Rude awakening – you need to have chemotherapy

Romy Toussaint (42) gives a moving account of the anger she felt towards her oncologist when she heard she had to start chemotherapy.

On a very normal day in December 2015, my whole world was shaken up; after a routine mammogram and ultrasound – my first one I must add – the radiologist requested a biopsy…a what? No – not me! This was just a routine check-up – I’m sure they’re just being extra cautious. After all, I’m only 41. I’m healthy. It will be fine.

After a few agonising days of positive thinking and patiently waiting for ‘that’ phone call, my phone rang and the dreaded words “you have early stage right breast cancer” were voiced. My world stopped. I took a deep breath, thanked the doctor for the call, put the phone down and burst into tears. My worst fear had been realised.

I was advised to go to Prof Benn at Netcare Milpark Hospital. I phoned her rooms and a very friendly navigator answered and suggested I meet with her, which I did. She gently explained how and what the next steps were, and made me feel so at ease. An appointment to see Prof Benn was scheduled.
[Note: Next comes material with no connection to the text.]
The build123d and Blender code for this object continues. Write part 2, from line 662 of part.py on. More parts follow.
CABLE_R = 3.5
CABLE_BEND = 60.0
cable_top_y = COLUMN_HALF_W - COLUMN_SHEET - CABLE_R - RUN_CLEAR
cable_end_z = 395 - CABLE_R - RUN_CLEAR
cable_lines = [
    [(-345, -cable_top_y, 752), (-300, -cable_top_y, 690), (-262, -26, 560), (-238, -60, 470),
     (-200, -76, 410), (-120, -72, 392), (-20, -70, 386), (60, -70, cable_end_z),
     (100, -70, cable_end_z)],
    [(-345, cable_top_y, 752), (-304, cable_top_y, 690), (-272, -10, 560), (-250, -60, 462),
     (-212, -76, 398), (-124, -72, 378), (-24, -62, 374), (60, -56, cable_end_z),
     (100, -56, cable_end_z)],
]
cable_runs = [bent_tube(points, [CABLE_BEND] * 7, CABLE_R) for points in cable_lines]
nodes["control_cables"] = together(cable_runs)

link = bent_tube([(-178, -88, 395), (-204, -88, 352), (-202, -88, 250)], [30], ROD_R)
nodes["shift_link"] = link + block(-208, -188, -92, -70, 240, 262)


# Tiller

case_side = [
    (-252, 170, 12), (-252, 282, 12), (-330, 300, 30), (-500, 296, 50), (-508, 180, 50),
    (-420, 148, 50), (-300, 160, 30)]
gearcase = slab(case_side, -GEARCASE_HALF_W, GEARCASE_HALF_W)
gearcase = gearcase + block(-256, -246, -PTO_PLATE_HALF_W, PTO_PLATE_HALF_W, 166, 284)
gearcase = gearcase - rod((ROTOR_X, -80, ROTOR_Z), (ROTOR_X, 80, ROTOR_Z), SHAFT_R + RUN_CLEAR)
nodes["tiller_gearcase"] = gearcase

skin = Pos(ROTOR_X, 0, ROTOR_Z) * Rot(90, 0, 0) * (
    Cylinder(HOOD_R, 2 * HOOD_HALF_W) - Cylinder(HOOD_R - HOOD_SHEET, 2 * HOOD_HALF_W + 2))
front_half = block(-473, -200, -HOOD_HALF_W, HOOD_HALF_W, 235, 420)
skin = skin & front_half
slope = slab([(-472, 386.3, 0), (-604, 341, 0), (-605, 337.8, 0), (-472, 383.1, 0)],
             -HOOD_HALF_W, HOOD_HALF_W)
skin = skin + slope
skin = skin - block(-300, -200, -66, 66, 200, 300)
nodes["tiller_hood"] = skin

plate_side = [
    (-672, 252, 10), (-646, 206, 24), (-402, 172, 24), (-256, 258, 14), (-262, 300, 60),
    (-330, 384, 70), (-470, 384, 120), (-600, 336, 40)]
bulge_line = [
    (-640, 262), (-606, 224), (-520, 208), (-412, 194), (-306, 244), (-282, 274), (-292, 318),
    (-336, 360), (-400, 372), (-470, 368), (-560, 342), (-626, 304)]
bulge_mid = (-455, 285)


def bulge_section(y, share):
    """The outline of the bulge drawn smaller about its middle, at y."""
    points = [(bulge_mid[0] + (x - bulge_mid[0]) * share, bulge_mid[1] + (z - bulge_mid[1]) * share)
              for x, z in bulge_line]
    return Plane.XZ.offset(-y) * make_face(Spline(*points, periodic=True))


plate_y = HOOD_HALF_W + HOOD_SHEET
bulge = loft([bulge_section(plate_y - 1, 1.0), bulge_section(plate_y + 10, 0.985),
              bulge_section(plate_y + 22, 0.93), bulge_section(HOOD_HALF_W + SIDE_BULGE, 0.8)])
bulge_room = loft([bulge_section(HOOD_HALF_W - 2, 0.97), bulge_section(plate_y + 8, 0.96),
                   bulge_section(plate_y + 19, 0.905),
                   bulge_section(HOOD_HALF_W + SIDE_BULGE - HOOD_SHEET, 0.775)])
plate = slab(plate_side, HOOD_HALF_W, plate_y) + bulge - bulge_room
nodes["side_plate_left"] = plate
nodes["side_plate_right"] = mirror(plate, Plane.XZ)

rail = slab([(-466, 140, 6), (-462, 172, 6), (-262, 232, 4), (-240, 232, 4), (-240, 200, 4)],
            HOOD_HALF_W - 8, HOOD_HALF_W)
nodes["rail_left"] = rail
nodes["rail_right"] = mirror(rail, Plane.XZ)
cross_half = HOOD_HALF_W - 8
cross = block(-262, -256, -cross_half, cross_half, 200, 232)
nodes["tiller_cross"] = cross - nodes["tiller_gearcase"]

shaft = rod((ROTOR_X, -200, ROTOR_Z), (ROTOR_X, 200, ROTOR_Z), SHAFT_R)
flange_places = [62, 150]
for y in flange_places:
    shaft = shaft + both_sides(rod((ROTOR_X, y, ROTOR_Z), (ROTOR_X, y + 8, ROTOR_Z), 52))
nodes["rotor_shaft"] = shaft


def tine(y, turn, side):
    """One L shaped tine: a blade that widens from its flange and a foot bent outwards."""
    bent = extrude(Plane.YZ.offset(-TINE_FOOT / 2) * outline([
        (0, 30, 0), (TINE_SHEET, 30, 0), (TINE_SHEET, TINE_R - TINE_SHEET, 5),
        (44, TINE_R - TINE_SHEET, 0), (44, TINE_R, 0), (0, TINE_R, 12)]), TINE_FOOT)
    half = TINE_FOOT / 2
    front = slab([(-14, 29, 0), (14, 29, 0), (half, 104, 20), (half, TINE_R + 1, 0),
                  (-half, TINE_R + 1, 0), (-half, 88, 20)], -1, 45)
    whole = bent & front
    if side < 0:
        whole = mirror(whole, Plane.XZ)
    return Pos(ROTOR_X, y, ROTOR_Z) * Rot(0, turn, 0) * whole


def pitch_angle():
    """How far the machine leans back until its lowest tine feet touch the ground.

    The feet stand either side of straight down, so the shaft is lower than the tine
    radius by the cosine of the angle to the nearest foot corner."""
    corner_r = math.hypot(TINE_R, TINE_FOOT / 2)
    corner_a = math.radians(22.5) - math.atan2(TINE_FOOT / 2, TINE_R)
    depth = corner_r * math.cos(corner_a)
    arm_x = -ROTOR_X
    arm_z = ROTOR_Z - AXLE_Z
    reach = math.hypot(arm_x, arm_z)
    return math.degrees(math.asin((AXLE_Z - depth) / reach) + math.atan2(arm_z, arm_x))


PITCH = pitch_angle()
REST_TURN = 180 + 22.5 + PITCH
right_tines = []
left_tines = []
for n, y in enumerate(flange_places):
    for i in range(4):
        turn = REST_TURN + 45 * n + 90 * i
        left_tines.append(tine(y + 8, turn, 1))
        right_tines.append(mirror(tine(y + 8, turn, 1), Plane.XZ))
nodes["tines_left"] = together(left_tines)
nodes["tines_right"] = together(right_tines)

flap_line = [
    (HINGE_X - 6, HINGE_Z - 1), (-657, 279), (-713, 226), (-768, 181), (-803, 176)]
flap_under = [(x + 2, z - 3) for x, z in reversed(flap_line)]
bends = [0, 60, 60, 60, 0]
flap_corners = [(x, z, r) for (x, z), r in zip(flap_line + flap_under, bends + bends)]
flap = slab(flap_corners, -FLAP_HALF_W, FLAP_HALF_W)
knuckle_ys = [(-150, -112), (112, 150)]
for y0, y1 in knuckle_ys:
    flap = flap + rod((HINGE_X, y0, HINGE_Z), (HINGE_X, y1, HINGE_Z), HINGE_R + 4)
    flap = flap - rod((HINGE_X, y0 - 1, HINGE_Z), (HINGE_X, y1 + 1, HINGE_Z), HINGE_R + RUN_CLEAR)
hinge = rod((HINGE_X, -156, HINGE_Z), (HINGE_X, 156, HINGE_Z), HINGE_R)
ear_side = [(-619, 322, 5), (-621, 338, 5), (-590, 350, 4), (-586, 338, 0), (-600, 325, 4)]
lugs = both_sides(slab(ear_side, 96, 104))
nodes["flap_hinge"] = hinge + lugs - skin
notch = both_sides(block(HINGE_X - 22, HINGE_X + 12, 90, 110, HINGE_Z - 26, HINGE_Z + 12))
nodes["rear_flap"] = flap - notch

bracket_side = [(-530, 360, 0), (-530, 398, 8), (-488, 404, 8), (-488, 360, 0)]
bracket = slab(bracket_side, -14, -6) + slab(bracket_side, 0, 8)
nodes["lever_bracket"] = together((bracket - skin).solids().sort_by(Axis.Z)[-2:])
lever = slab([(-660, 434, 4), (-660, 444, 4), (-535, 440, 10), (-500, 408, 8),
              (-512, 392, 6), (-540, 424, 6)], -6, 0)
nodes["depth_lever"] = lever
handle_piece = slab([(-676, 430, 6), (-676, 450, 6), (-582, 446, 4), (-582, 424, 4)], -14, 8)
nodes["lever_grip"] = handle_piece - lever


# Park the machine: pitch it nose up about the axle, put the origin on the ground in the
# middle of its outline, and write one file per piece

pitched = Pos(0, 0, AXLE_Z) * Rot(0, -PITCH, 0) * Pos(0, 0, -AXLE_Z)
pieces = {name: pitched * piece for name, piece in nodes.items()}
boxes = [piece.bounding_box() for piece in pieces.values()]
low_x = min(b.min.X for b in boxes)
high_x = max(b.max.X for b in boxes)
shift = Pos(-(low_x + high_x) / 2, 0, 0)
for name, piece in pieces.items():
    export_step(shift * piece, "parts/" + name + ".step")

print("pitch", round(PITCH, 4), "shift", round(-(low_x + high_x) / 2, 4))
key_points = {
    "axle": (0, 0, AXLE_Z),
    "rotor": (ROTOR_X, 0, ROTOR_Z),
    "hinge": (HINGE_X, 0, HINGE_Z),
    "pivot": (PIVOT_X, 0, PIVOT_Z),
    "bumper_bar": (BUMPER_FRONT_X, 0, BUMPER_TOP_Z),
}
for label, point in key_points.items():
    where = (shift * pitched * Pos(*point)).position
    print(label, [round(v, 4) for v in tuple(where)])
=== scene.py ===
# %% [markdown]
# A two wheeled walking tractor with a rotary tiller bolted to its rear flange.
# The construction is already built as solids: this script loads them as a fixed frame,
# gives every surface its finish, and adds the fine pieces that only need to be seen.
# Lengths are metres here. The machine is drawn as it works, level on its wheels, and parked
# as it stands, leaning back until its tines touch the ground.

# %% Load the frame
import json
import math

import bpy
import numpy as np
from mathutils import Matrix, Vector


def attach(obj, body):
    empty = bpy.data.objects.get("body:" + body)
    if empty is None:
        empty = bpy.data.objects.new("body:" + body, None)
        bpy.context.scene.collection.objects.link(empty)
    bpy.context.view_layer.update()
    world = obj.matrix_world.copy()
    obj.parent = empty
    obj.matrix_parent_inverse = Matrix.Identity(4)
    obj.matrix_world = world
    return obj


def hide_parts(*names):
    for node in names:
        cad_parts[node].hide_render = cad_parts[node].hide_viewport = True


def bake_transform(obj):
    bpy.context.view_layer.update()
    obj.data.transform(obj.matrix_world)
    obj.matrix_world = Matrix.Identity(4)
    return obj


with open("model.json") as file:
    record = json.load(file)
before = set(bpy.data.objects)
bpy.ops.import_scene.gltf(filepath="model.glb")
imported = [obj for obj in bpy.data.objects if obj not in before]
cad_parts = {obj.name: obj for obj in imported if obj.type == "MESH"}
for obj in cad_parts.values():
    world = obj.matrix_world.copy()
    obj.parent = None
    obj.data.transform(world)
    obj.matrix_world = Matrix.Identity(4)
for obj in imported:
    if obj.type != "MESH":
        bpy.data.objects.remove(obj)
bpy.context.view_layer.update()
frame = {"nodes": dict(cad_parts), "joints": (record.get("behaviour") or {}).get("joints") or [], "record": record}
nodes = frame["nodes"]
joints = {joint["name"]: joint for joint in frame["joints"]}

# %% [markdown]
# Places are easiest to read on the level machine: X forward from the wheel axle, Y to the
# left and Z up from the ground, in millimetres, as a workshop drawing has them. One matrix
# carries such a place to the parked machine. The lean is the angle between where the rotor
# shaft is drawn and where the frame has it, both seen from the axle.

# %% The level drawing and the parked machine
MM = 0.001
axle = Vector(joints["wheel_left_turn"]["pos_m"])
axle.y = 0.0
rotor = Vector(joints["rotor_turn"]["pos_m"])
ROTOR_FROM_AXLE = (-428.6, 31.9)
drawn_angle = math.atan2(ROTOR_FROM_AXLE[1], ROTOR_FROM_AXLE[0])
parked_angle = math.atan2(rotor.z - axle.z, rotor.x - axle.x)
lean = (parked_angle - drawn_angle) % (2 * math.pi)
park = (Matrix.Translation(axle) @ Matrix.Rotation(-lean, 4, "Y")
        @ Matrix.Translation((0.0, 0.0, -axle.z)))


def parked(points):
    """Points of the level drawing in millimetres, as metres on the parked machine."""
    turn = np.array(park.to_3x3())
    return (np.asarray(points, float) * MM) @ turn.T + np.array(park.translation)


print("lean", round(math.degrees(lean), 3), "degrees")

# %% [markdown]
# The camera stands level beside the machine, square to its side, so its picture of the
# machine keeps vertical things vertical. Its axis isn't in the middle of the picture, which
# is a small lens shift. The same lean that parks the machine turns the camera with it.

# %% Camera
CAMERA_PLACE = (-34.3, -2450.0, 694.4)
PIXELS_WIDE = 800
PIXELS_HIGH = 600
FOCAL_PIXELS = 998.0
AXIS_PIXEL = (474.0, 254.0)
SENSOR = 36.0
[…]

The day finally arrived. I heard so much about this woman; she was the one holding all the answers to the rest  of my life. She came into the room, with my file in hand, sat opposite me with her knees up and casually started chatting. Wow, she’s human – one of us, just a crazy busy woman doing the best she can. I felt confident to be under her care.

After numerous examinations and tests, my results, so far, were good. The breast cancer was caught early, my lymph nodes were clear and it hadn’t spread. I opted for ‘Barbie boobs’ which is a double mastectomy replaced with silicone implants.

Dr Serrurier, my breast reconstructive surgeon, carefully explained the procedure – a skin-sparing mastectomy, whereby all my skin would be preserved, and, hopefully, my nipples as well. He answered all my questions which made me feel that I was in good hands.

After a very successful surgery, my nipples were also preserved, I went for my check-up. Prof Benn was really happy with the pathology results – we got all the cancer out, no radiation would be needed, but because my results came back as HER2+, I would probably have to go on Herceptin. For me, this was okay and manageable. She then referred me to Dr van Eeden at The Medical Oncology Centre of Rosebank.

I was feeling positive that my treatment wasn’t a big deal and that I just needed some injections for a few months, but then Dr V (as I like to call her) started talking about when I start chemotherapy. I corrected her and said “You mean when I start injections”…no, I heard correctly…yes chemotherapy. In my mind, this translated to full-on-hardcore-red-devil-radical-lose-my-hair-feel-sick-chemotherapy. I burst into tears, and through my waterfall of tears, I gave Dr V the deadliest of looks. How could she tell me this? How could she be so mean and want me to have chemotherapy like a cancer patient? I don’t have cancer, we got it out remember? There’s only plastic in there now!

How could she be  so mean and want me to have chemotherapy like a cancer patient? I don’t have cancer, we got it out remember? There’s only plastic in there now!

She went on to explain that my cancer was triple-positive, and the size of my tumour was 2,8cm, so in case of spread during surgery, she wanted me to have eight sessions of ‘preventative’ chemotherapy. I don’t think I’ve ever cried so much and glared at someone, with so much intent, in such a short space of time in my life. Dr V was adamant in her decision and assured me that it was the best decision, but made it clear that, ultimately, it was my choice. What a rude awakening. Dr V had changed the course of my life forever!

A few weeks later, I started my treatment which consisted of five months of chemotherapy, every third week, and recently I began my year-long prescription of Herceptin. All I can say now, is that I am so proud to have pushed through it, and am extremely happy that Dr V wanted to save my life, and she did. We have come so far – from the dirty looks to the high fives we share today. I am very grateful to her and Sister Andrea for their expertise, gentle approach and human touch to getting me to this day.

I feel huge gratitude and pride. I found strength that I never knew I had, and my friends and family have amazed me which has been a great reminder to celebrate life and each other. Thank you to everyone who has been a part of my journey.